Thursday, December 1, 2011

Blizzard of Glass: The Halifax Explosion of 1917

Blizzard of Glass: The Halifax Explosion of 1917
by Sally M. Walker
Henry Holt and Company, 2011. 145 pgs. Nonfiction.

Next year the Titanic will take center stage for the 100-year anniversary of its sinking, but an equally deadly but less well known disaster happened in Halifax, Nova Scotia, just five years later when the Mont-Blanc, loaded with munitions for warring European nations collided with another ship in Halifax Harbour and exploded. It was the largest non-nuclear manmade explosion in history. The shock wave from the explosion itself leveled most of two towns.
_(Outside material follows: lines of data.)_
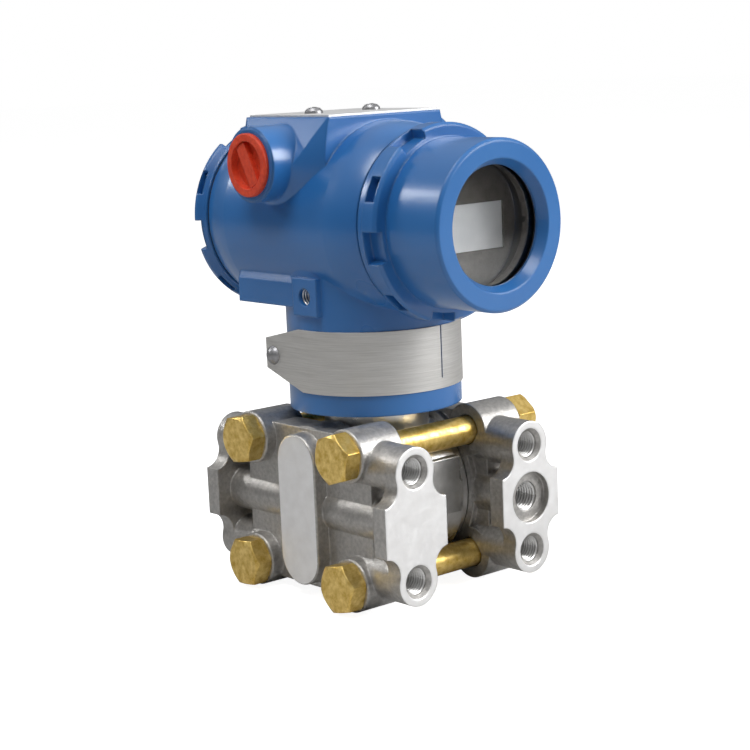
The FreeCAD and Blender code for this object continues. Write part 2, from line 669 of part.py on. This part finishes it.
for x in terminal_x:
    c = V(x, 0, terminals_z)
    head = rod(screw_r, c + Y * block_face, Y, 2.4)
    head = head.cut(block(x - 4, x + 4, block_face + 1.4, block_face + 3, terminals_z - 0.5, terminals_z + 0.5))
    screws.append(fused([head, rod(1.55, c + Y * (block_face - 6.5), Y, 7.5)]))
save("terminal_screws", screws)
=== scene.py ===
import math
import bmesh
import bpy
from mathutils import Matrix, Vector


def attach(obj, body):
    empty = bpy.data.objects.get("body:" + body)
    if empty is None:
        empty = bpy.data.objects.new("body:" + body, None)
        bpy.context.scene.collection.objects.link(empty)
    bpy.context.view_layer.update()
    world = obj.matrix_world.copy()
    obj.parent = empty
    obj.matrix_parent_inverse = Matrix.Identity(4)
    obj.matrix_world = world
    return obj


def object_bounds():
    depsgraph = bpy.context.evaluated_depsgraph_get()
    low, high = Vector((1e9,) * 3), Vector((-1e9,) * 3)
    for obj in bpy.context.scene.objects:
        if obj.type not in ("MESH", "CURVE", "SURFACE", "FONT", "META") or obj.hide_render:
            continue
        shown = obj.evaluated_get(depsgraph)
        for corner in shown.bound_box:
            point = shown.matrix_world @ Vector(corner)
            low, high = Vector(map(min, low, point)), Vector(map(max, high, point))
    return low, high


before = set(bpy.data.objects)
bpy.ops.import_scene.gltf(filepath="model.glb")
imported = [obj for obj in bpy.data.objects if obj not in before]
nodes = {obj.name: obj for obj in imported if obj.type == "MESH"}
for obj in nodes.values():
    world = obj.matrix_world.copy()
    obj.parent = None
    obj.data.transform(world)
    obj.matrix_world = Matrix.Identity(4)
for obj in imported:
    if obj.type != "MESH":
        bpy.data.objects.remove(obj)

cad_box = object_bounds()

# Process flanges: one investment casting in stainless steel, used twice. The cast skin is
# shot-blasted grey, while the process faces, the pad and the bolt seats are machined bright.
neck_x = 0.02955
neck_y = 0.0545
flange_depth = 0.109
pad_face = 0.0419
pad_half_width = 0.0115
skim_depth = 0.00025


def new_finish(name):
    """A new material with its node tree, its main shader and the object's own coordinates."""
    material = bpy.data.materials.new(name)
    material.use_nodes = True
    tree = material.node_tree
    shader = tree.nodes["Principled BSDF"]
    place = tree.nodes.new("ShaderNodeTexCoord").outputs["Object"]
    return material, tree, shader, place


def mottle(tree, place, scale, detail=3.0, roughness=0.55, stretch=None):
    """Uneven patches, stretched along an axis where a tool or a brush ran."""
    if stretch is not None:
        mapping = tree.nodes.new("ShaderNodeMapping")
        mapping.inputs["Scale"].default_value = stretch
        tree.links.new(place, mapping.inputs["Vector"])
        place = mapping.outputs["Vector"]
    noise = tree.nodes.new("ShaderNodeTexNoise")
    noise.inputs["Scale"].default_value = scale
    noise.inputs["Detail"].default_value = detail
    noise.inputs["Roughness"].default_value = roughness
    tree.links.new(place, noise.inputs["Vector"])
    return noise.outputs["Fac"]


def ramp(tree, value, low, high, at=(0.3, 0.7)):
    """A colour between low and high, by a value between the two stops."""
    node = tree.nodes.new("ShaderNodeValToRGB")
    node.color_ramp.elements[0].position = at[0]
    node.color_ramp.elements[1].position = at[1]
    node.color_ramp.elements[0].color = (*low, 1.0)
    node.color_ramp.elements[1].color = (*high, 1.0)
    tree.links.new(value, node.inputs["Fac"])
    return node.outputs["Color"]


def spread(tree, value, low, high, at=(0.3, 0.7)):
    """A number between low and high, by a value between the two stops."""
    node = tree.nodes.new("ShaderNodeMapRange")
    node.inputs["From Min"].default_value = at[0]
    node.inputs["From Max"].default_value = at[1]
    node.inputs["To Min"].default_value = low
    node.inputs["To Max"].default_value = high
    tree.links.new(value, node.inputs["Value"])
    return node.outputs["Result"]


def worked(tree, shader, edge, heights):
    """Rounded edges of the given radius, with each (height, strength, distance) on top."""
    rounding = tree.nodes.new("ShaderNodeBevel")
    rounding.samples = 6
    rounding.inputs["Radius"].default_value = edge
    normal = rounding.outputs["Normal"]
    for height, strength, distance in heights:
        bump = tree.nodes.new("ShaderNodeBump")
        bump.inputs["Strength"].default_value = strength
        bump.inputs["Distance"].default_value = distance
        tree.links.new(height, bump.inputs["Height"])
        tree.links.new(normal, bump.inputs["Normal"])
        normal = bump.outputs["Normal"]
    tree.links.new(normal, shader.inputs["Normal"])


def reckon(tree, operation, a, b=None, c=None):
    """One step of arithmetic on values or numbers."""
    node = tree.nodes.new("ShaderNodeMath")
    node.operation = operation
    for k, value in enumerate((a, b, c)):
        if value is None:
            continue
        if isinstance(value, (int, float)):
            node.inputs[k].default_value = value
        else:
            tree.links.new(value, node.inputs[k])
    return node.outputs["Value"]


def blend_colour(tree, factor, a, b):
    """Colour a where the factor is 0 and colour b where it is 1."""
    node = tree.nodes.new("ShaderNodeMix")
    node.data_type = "RGBA"
    tree.links.new(factor, node.inputs["Factor"])
    tree.links.new(a, node.inputs["A"])
    tree.links.new(b, node.inputs["B"])
    return node.outputs["Result"]


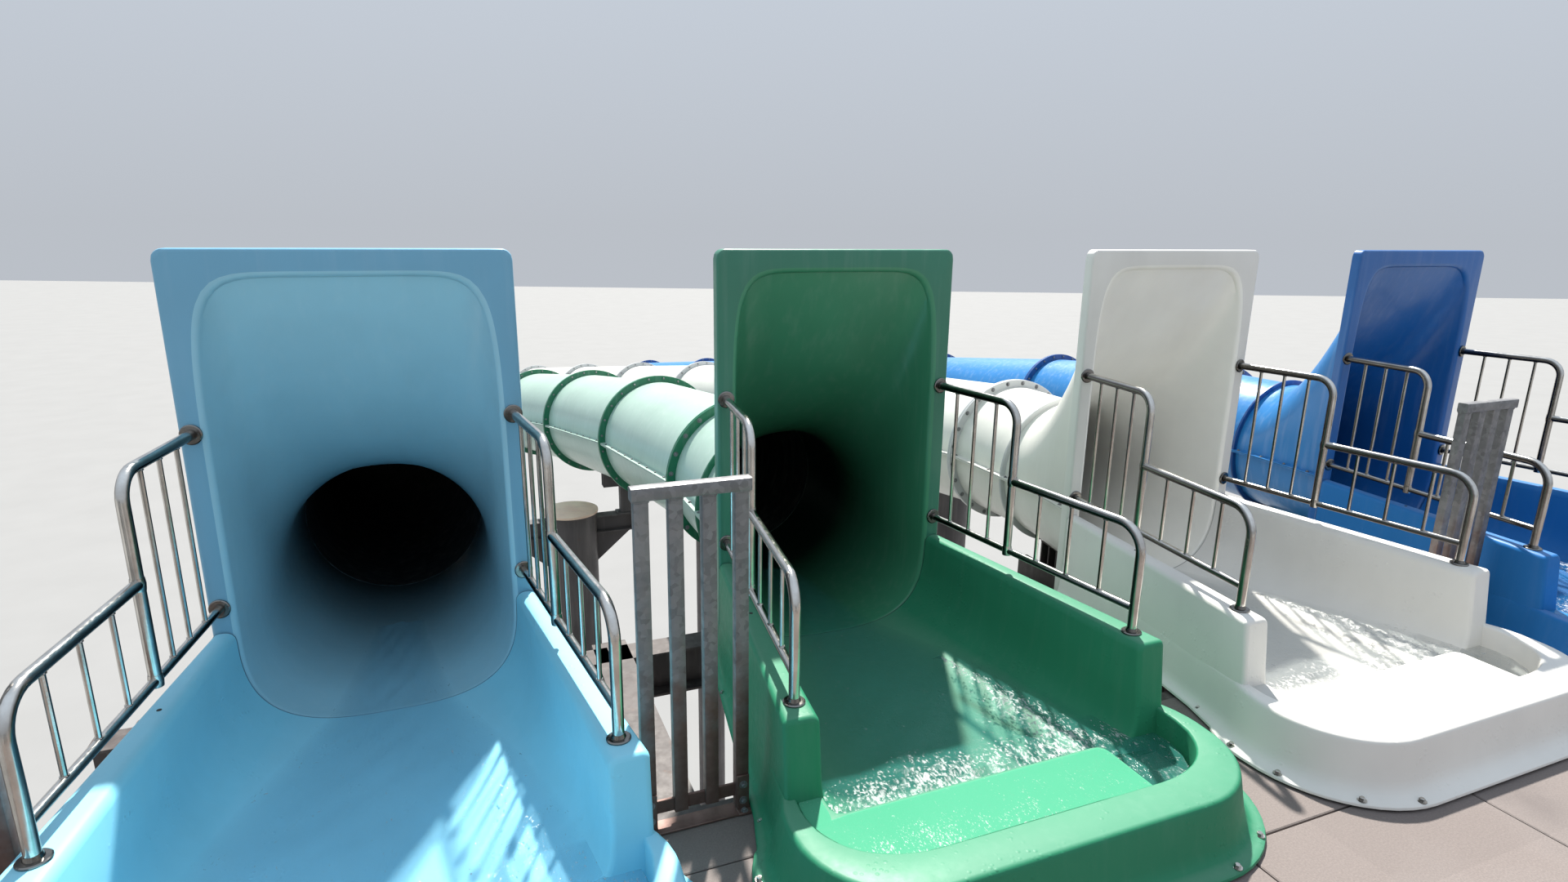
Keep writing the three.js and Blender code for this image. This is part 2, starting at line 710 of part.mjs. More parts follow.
START_X.forEach((x, i) => {
  const name = START_NAMES[i];
  addNode(`start_tub_${name}`, tub(x), gelcoat[i]);
  addNode(`funnel_${name}`, funnel(x), gelcoat[i]);
  [0, 2, 4].forEach((first, k) => addNode(`flume_${name}_${k + 1}`, flume(x, first), flumeGelcoat[i]));
  addNode(`rail_left_${name}`, startRail(x, -1), stainless);
  addNode(`rail_right_${name}`, startRail(x, 1), stainless);
});

[-2250, 2250].forEach((x, i) => addNode(`fence_panel_${i + 1}`, fencePanel(x, 212, 4), galvanised));
addNode('fence_end_left', fencePanel(-4612, 316, 6), galvanised);
addNode('fence_end_right', fencePanel(4612, 316, 6), galvanised);

addNode('guard_left', guard(DECK_BACK, DECK_FRONT, -DECK_HALF + 30, false), galvanised);
addNode('guard_right', guard(DECK_BACK, DECK_FRONT, DECK_HALF - 30, false), galvanised);
const rearY = DECK_BACK + 30;
const gapStart = -STAIR_HALF - LANDING_L;
addNode('guard_rear_short', guard(-DECK_HALF + 60, gapStart, rearY, true), galvanised);
addNode('guard_rear_long', guard(-STAIR_HALF, DECK_HALF - 60, rearY, true), galvanised);

[
  [0, 1],
  [2, 1],
  [0, 4],
  [2, 4],
].forEach(([first, along], i) => addNode(`pylon_${i + 1}`, pylon(first, along), greySteel));

addNode('stair_flight_1', flight(0, LANE_OUT, true), darkSteel);
addNode('stair_flight_2', flight(RISE, LANE_IN, false), darkSteel);
addNode('stair_flight_3', flight(2 * RISE, LANE_OUT, true), darkSteel);
addNode('stair_flight_4', flight(3 * RISE, LANE_IN, false), darkSteel);
addNode('stair_frame_right', stairFrame(1, [RISE, 3 * RISE]), darkSteel);
addNode('stair_frame_left', stairFrame(-1, [2 * RISE, 4 * RISE]), darkSteel);

export default group;
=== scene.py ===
"""Looks of the water slide tower: fibreglass slide starts, flumes, rails, deck, steel tower and stair."""
import math
import random

import bmesh
import bpy
import numpy as np
from mathutils import Matrix, Vector


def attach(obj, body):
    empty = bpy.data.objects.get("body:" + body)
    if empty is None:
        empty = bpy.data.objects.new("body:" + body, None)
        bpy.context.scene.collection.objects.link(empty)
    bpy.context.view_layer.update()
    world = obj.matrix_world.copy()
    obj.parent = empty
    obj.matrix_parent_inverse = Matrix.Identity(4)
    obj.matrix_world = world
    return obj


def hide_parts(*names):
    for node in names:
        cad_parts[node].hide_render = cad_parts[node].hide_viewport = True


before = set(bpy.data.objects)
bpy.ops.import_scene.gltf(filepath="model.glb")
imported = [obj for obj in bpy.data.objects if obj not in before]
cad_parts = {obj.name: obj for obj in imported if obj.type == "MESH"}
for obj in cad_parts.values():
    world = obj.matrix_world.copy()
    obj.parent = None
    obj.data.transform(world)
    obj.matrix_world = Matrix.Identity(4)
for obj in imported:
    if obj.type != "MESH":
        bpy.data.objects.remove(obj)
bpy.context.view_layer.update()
random.seed(7)

# Sizes from the CAD source, in metres and degrees, before the shift to the middle of the footprint
SHIFT = np.array([0.718, -2.96, 0.0])
X, Y, UP = np.eye(3)
NAMES = ["light_blue", "green", "white", "dark_blue"]
START_X = [-3.375, -1.125, 1.125, 3.375]
D = 12.0  # height of the deck
WALL_L, WALL_TOP, RIM_TOP, FLOOR_Z, SHELF_Z = 1.45, D + 0.55, D + 0.25, D + 0.05, D + 0.232
WALL_OUT, WALL_IN = (0.66, 0.885), (0.575, 0.74)  # half widths at the headwall and at the walls' ends
END_LEAN, END_R, WALL_POINTS, TUB_FRONT, STEP_Y = 0.117, 0.02, 9, -2.07, -1.9
BORE_R, SHELL, BORE_Z, HOOD_L, FUNNEL_L = 0.49, 0.018, D + 0.545, 0.8, 1.5
WIDER, TALLER, LOWER = 0.07, 1.0, 0.009  # how far a hood's opening goes beyond the round bore
HEAD_HALF, HEAD_TOP, HEAD_DEPTH, HEAD_SHEET, MOUTH_R = 0.66, D + 2.15, 0.06, 0.016, 0.025
RING_IN, RING_OUT, RING_BOLTS, RING_HALF, GAP = 0.5, 0.566, 0.54, 0.02, 0.0015  # ring flanges and their joint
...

A blast-formed tsunami followed the initial explosion, and rescuers were subsequently hampered by two fierce blizzards in rapid succession. Walker, one of the finest children's non-fiction authors of our time, personalizes the disaster by following the fortunes and misfortunes of five families living in the blast zone. Consequently Blizzard of Glass becomes almost unbearably suspenseful as the reader sees the munitions' ship ablaze in the harbor and Walker begins a dread countdown: Gerald O'Brien skips towards the store, Vincent Coleman stays too long at his telegrapher's key to warn oncoming trains, and Gertrude Hook goes back into the house to get her mittens. The horrific destruction and loss of life are counterbalanced to a degree in Walker's narrative by the heroism and instant response of citizens in the affected cities and from Canada, the United States, and Europe. She includes information about the rebuilding of the cities, and what happened to the survivors. Walker and her assistants have done an extraordinary job of collecting photographs and reminiscences of the disaster and the narrative arc of the tragedy is perfectly rendered. Highly recommended for older elementary school children and up.